# Crate Training an Adult Dog



## LizziesMom (May 4, 2010)

It seems that I have inherited my daughter’s toy poodle. He was wreaking havoc on her apartment because he was left by himself too often. Anyway, all of my dogs sleep in a crate at night, but Mr. Darcy, my daughter’s poodle, has never slept in a crate. I just feel better, and sleep better, knowing that the dogs are secure at night.

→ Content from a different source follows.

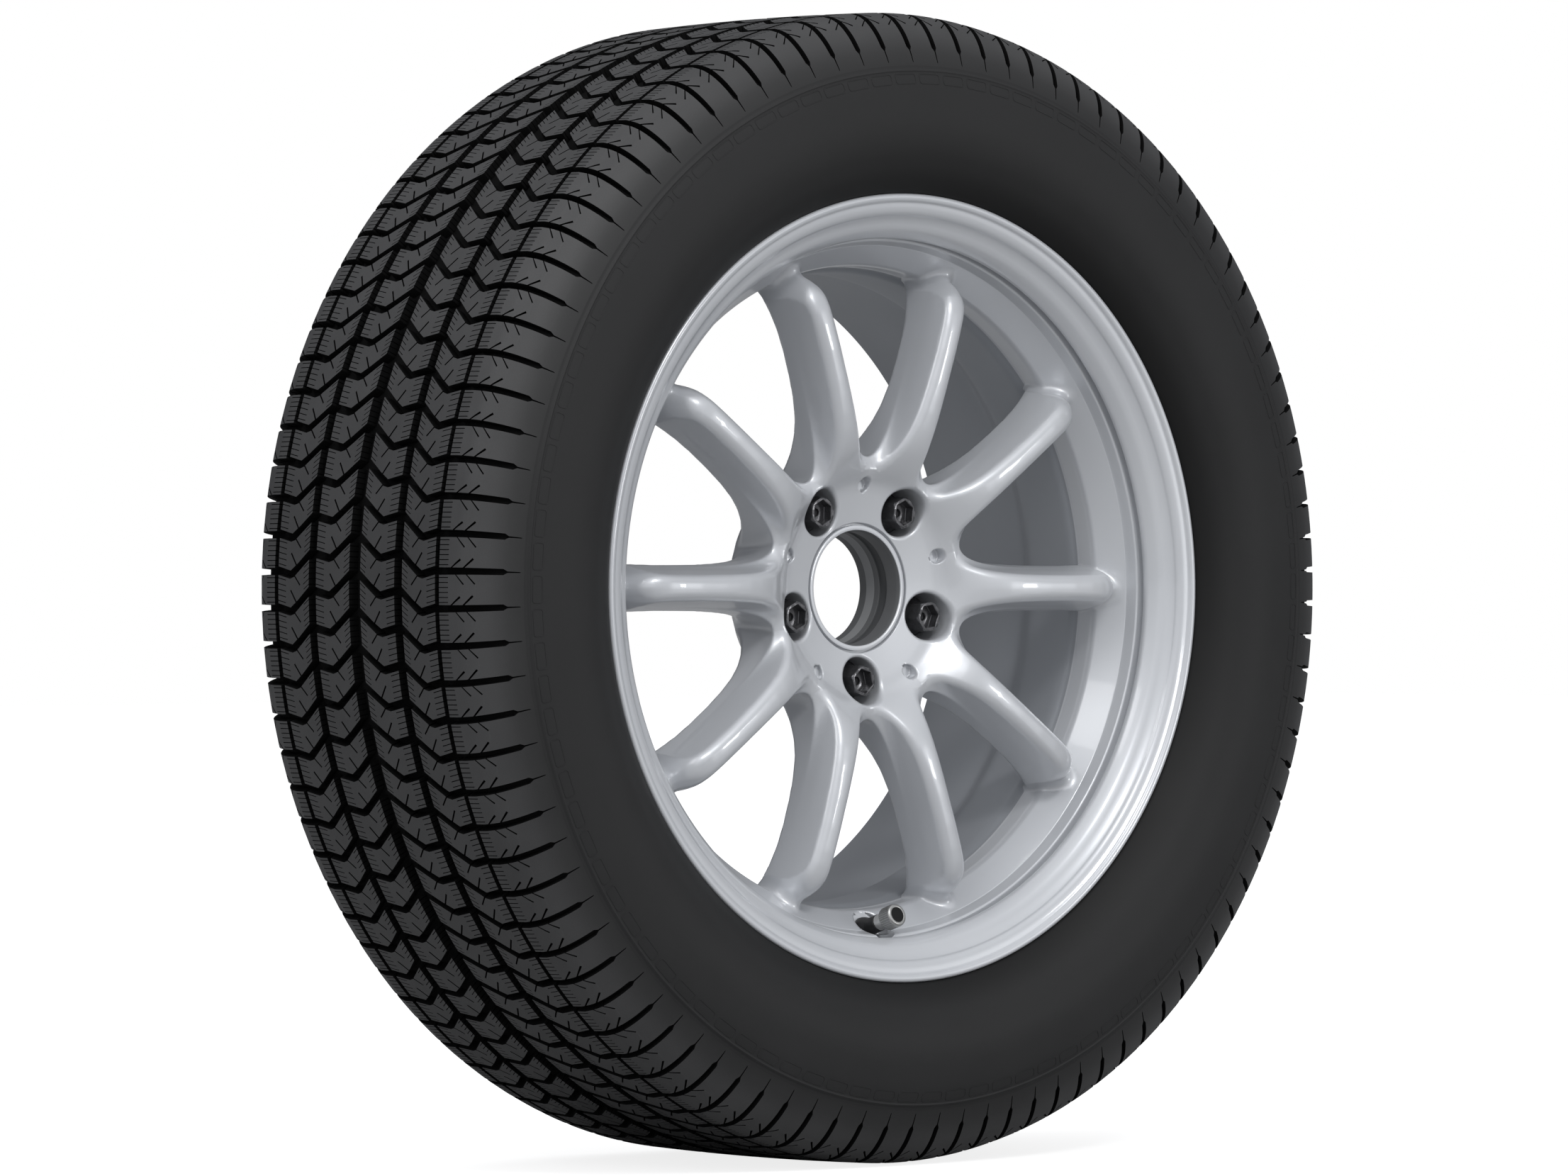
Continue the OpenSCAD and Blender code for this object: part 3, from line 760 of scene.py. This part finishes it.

So, my question is… how should I go about crate training a dog that has never been crated? He doesn’t respond well, and we haven’t gotten much sleep. Should I treat him as I would a puppy and just let him cry it out? Will he eventually adapt to sleeping in the crate, or is there something else I need to try? I’ve never tried to crate train an adult dog before.


----------



## Limom (Sep 27, 2008)

Out of necessity we have to take our 8 year old Maltese with us on a long road trip this summer. We decided to see if he would take to a crate so we can leave him in hotels once in a while. We bought one just large enough for him stretch out in and make a few turns. He is about 9 lbs so the crate is not big.
I put his bed inside and threw in some treats. He went inside immediately. We let him go in and out as he desired for several days and then one night we latched the door shut. No problem! We do that every night now and when we go out for short periods of time, just to let him get used to it. Otherwise, he still has freedom in the house and we have wee wee pads down in the bathroom.
We went on a trial week-end recently and took Scooby and the crate. Everything seemed ok when we returned to the hotel room after a couple of hours. I do wish I had a webcam or recorder to know exactly what he did while we were gone.


----------



## missalita (May 4, 2012)

Make the crate a positive place. Don't lock him in yet if he's still afraid of it. Try feeding him in it for a while and just leave the door open. They usually come around eventually.


----------



## Grace'sMom (Feb 22, 2012)

Get the DVD Crate Games .... it will help


----------



## JohnMaryll (10 mo ago)

LizziesMom said:


> It seems that I have inherited my daughter’s toy poodle. He was wreaking havoc on her apartment because he was left by himself too often. Anyway, all of my dogs sleep in a crate at night, but Mr. Darcy, my daughter’s poodle, has never slept in a crate. I just feel better, and sleep better, knowing that the dogs are secure at night.
> 
> So, my question is… how should I go about crate training a dog that has never been crated? He doesn’t respond well, and we haven’t gotten much sleep. Should I treat him as I would a puppy and just let him cry it out? Will he eventually adapt to sleeping in the crate, or is there something else I need to try? I’ve never tried to crate train an adult dog before.


Such a blessing you got for taking care of him, i would behave with him like as a puppy, it's a new home, new environment, new rules...so he can be scared in the beginning, but in the end everything willl turn out great


----------